Instructions to follow → Quote the entries below from the line with "The OpenSCAD and" through the line with "self.facing = facing", both ends included, and only those lines.

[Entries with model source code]

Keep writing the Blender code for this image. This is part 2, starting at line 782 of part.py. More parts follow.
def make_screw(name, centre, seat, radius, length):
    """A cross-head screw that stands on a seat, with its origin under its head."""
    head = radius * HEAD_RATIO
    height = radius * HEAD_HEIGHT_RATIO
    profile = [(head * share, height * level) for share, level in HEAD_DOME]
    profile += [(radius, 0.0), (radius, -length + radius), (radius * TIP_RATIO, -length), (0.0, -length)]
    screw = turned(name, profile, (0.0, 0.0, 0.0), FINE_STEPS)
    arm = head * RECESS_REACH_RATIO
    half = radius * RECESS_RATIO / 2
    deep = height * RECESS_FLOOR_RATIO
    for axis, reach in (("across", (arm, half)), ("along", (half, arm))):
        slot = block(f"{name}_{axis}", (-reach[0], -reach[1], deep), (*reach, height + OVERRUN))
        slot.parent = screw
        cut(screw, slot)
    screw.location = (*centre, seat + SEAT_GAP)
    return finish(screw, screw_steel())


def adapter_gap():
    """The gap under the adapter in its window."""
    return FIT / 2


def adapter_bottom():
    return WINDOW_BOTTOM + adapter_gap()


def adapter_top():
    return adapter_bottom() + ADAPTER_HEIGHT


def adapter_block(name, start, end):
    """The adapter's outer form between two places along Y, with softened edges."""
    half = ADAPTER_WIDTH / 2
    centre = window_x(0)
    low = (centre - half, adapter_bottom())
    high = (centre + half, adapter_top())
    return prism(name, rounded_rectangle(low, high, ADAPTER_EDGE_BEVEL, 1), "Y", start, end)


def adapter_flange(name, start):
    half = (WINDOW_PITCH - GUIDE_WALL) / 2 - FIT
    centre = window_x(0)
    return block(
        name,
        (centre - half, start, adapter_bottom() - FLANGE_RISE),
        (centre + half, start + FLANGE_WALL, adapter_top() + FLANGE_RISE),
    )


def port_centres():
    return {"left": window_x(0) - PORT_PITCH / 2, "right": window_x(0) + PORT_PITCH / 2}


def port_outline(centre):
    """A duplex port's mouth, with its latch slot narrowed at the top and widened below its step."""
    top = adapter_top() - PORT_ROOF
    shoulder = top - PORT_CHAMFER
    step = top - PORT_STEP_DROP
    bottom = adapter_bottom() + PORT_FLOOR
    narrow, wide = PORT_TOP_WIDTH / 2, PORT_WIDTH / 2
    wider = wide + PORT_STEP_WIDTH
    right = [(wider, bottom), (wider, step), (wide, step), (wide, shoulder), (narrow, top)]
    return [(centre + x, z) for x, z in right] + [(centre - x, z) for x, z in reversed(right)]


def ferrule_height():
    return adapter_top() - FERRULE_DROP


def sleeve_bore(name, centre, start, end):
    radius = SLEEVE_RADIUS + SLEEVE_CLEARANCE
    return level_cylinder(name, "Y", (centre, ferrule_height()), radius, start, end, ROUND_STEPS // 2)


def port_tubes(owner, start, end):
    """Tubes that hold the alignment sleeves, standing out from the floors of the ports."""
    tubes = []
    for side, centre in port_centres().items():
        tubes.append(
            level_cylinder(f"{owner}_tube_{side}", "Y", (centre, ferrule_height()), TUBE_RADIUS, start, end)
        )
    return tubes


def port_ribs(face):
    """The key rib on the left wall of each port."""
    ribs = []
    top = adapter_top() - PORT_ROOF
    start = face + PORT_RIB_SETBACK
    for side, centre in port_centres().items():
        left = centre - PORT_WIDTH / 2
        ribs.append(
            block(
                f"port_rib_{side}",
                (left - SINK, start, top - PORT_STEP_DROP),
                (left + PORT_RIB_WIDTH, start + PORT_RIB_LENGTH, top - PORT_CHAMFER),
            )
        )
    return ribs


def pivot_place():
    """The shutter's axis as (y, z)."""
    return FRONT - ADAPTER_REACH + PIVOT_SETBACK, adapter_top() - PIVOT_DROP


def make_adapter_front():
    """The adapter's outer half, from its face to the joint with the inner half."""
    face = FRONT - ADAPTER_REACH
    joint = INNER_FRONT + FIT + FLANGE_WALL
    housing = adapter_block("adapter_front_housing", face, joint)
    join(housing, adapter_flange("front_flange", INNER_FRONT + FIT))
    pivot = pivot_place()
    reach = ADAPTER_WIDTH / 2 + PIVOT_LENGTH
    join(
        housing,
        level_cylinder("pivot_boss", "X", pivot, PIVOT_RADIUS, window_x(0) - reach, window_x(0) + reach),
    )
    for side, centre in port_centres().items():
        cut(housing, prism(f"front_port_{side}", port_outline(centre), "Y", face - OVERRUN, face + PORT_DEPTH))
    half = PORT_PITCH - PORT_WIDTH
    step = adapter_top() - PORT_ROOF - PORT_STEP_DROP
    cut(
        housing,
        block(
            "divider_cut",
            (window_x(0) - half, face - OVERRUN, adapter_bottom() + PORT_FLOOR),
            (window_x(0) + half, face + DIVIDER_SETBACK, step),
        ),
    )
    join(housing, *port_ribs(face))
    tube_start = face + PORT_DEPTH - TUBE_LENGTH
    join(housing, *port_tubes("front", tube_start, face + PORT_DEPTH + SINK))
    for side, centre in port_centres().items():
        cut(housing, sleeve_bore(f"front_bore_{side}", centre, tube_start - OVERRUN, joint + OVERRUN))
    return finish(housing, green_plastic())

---

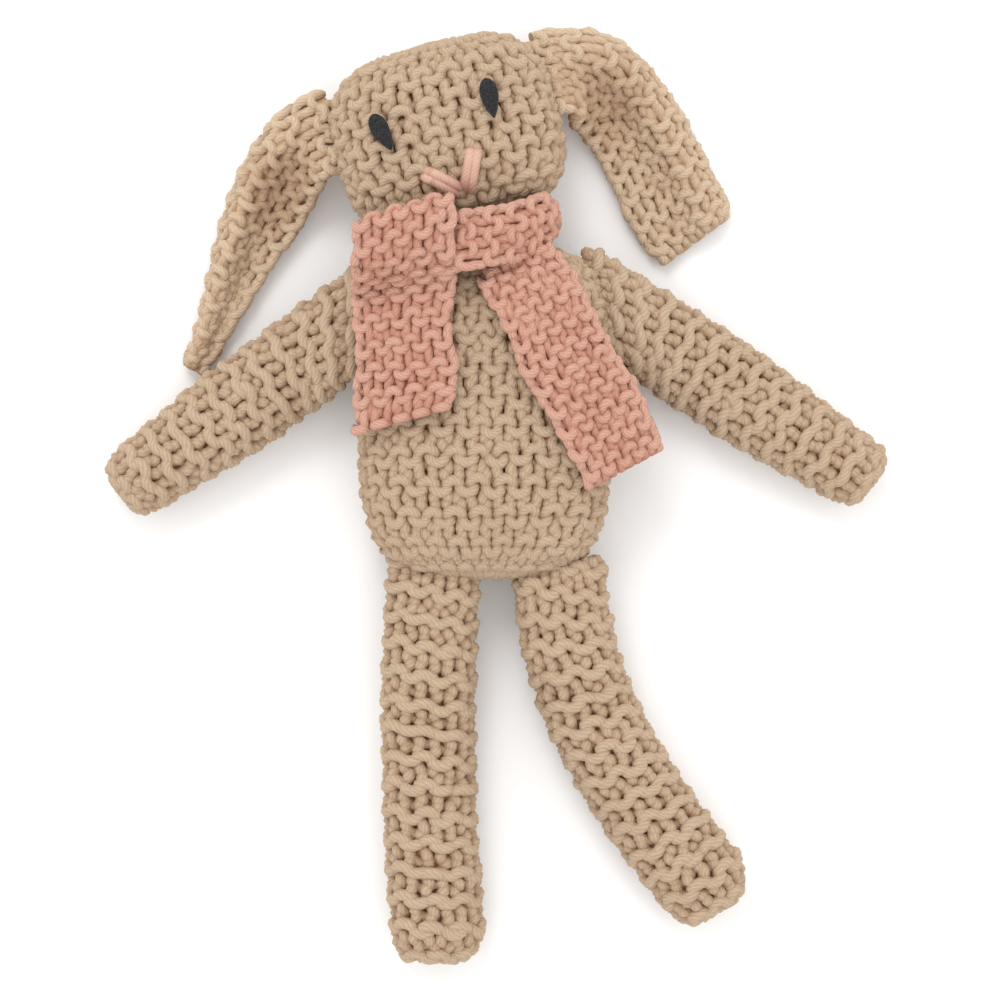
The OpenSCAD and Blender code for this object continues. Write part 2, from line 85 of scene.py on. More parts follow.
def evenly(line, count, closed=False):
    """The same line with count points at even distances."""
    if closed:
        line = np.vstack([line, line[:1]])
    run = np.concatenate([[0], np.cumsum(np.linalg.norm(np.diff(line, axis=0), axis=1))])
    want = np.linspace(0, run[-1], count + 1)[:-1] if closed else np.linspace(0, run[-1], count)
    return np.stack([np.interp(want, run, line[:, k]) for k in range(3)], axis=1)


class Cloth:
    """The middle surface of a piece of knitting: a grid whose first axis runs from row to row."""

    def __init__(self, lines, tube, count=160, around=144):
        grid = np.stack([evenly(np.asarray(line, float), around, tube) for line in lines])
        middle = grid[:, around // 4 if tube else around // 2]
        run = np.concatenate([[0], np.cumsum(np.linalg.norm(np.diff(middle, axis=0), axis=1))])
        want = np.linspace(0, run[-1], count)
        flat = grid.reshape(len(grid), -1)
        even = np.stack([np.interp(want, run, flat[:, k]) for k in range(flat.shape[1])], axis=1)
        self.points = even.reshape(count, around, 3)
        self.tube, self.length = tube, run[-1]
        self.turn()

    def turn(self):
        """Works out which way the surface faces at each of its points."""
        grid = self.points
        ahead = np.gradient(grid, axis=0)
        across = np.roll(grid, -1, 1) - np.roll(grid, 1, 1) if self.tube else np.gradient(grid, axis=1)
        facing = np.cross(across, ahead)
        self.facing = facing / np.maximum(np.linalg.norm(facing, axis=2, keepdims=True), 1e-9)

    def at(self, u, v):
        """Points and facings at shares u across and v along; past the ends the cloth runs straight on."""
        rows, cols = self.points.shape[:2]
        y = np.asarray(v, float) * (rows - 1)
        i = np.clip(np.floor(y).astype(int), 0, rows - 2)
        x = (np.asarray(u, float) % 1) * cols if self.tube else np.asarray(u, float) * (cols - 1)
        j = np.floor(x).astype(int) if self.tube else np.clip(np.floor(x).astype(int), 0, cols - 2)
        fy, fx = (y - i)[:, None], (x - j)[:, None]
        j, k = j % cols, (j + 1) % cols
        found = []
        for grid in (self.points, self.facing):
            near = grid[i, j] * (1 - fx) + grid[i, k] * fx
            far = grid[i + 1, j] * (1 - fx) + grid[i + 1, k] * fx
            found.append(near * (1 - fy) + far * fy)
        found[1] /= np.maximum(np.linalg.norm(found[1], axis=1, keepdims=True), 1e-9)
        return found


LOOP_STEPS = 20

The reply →
The OpenSCAD and Blender code for this object continues. Write part 2, from line 85 of scene.py on. More parts follow.
def evenly(line, count, closed=False):
    """The same line with count points at even distances."""
    if closed:
        line = np.vstack([line, line[:1]])
    run = np.concatenate([[0], np.cumsum(np.linalg.norm(np.diff(line, axis=0), axis=1))])
    want = np.linspace(0, run[-1], count + 1)[:-1] if closed else np.linspace(0, run[-1], count)
    return np.stack([np.interp(want, run, line[:, k]) for k in range(3)], axis=1)


class Cloth:
    """The middle surface of a piece of knitting: a grid whose first axis runs from row to row."""

    def __init__(self, lines, tube, count=160, around=144):
        grid = np.stack([evenly(np.asarray(line, float), around, tube) for line in lines])
        middle = grid[:, around // 4 if tube else around // 2]
        run = np.concatenate([[0], np.cumsum(np.linalg.norm(np.diff(middle, axis=0), axis=1))])
        want = np.linspace(0, run[-1], count)
        flat = grid.reshape(len(grid), -1)
        even = np.stack([np.interp(want, run, flat[:, k]) for k in range(flat.shape[1])], axis=1)
        self.points = even.reshape(count, around, 3)
        self.tube, self.length = tube, run[-1]
        self.turn()

    def turn(self):
        """Works out which way the surface faces at each of its points."""
        grid = self.points
        ahead = np.gradient(grid, axis=0)
        across = np.roll(grid, -1, 1) - np.roll(grid, 1, 1) if self.tube else np.gradient(grid, axis=1)
        facing = np.cross(across, ahead)
        self.facing = facing / np.maximum(np.linalg.norm(facing, axis=2, keepdims=True), 1e-9)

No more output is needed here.